Until then I had never seen the sari as Pertie had spoken of it. Now I couldn’t deny that what he said made sense. But I was flabbergasted that Pertie — Pertie of all people! — should have understood this. Of course, he still had more to say and was anxious to get on with it.
“Why do you believe everyone thinks the sari is so beautiful? Surely not just because of its colours or patterns? The answer is that it frames the female form to perfection. And why do you think foreigners look so awkward in one? Because they’re not used to the amount it reveals. The dress covers and hides. The sari is a window to what lies beneath.”
I can only say I was overwhelmed. I have seen the sari often but I have never seen beyond it. Pertie, to coin a phrase, had seen through it. In fact, it seemed as if he’d seen it not simply as it is but as it’s meant to be.
“But how does this make us hypocrites and ignoramuses?”

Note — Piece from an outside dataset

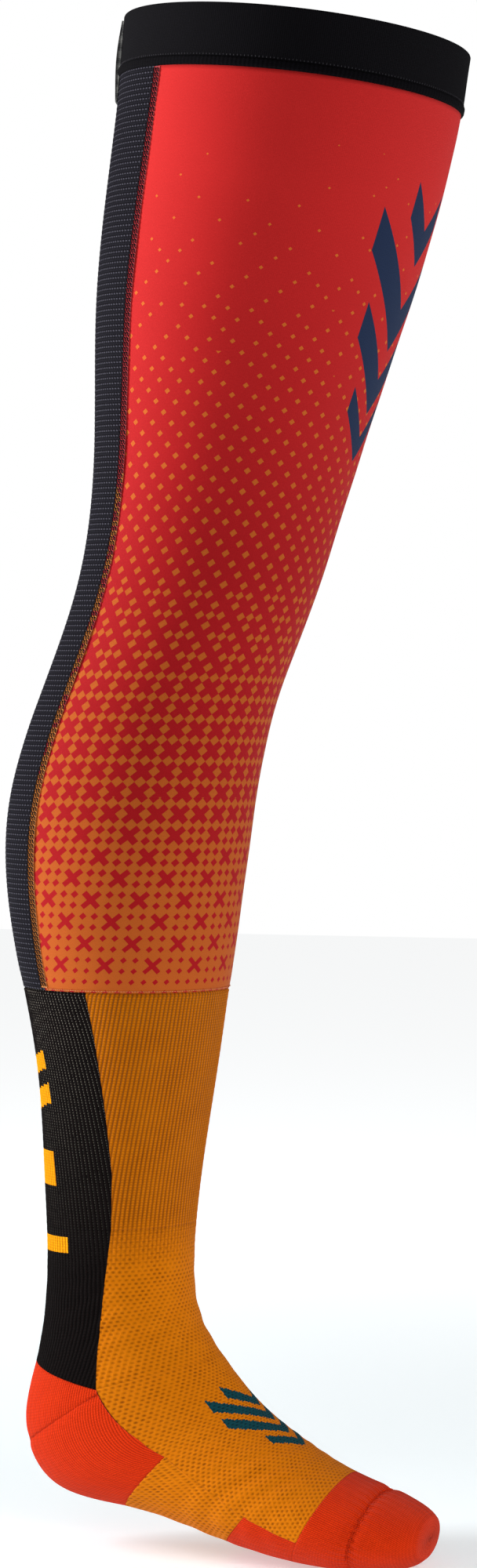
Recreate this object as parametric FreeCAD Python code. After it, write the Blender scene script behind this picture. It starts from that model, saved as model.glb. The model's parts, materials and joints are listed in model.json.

Pertie smiled. It was a slow deliberate stretching of the lips as he silently but proudly acknowledged his triumph and simultaneously signaled I was even dumber than he’d assumed.
“Look,” he said, “either the Ministry is denying the truth about India’s cultural fascination with the female form, in which case its hypocrisy, or it’s ignorant of it and that makes them ignoramuses. It’s really as simple as that.”
I was silent with admiration.
“I don’t care about all this tosh regarding democracy and freedom of expression. All governments censor. That India does too is no big deal. But to end up censoring your own values is bizarre! It’s madness.”